If you look at the more successful shots, they will always position their leading and trailing feet at right angles to the target, with a wide-legged stance. Don’t forget that the leading foot is usually touching the peg to conform with HFT rules. This can maximise the shooter’s ability to remain steady, allowing for sight picture movement to be minimised.

Don’t presume that the top shooters are any more able to stop movement than the rest of us. They merely know how to maximise their positioning and reduce the chance of a pulled shot. As the crosshairs move around the target, the better shot will be able to time the release of their trigger to coincide with when the gun is actually pointed at the target’s centre. 

This of course relies upon the target being positioned at the gun’s zero range, as if it is closer or further away, it will of course be necessary to allow for this by either positioning the crosshairs below or above the intended point of pellet impact.

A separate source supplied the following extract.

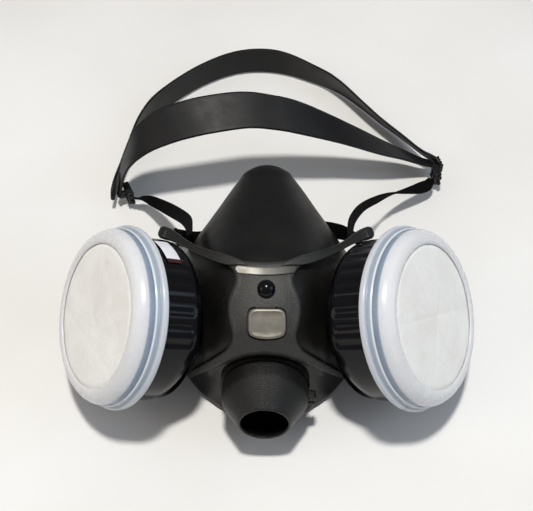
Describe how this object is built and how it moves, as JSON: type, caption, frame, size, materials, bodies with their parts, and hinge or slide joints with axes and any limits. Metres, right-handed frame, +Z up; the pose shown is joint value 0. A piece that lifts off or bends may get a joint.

The other thing I have noticed, particularly with less experienced shots, is that if they have been unable to find a steady aiming position and they have been holding their breath ready for shot release for too long, the lack of oxygen to the brain will be telling them to just pull the trigger. This usually results in a dropped point, or frequently a completely missed target. 

This older image shows James using a sporter for HFT competition – but he’s still correctly lined up the scope using the cheekpiece

What the shooter should do if they are having difficulty with their shot placement when standing is to relax, drop the gun from the aiming position, and start the process again with fresh purpose and more oxygen feeding the brain! 

This will result in many more successful shots and far less frustration.  

I find that more frequent and focused training of the body to successfully shoot the unsupported stander is far preferable to tiring yourself out and losing the concentration necessary to maximise your chances. Don’t forget the old adage: “Practice makes perfect!”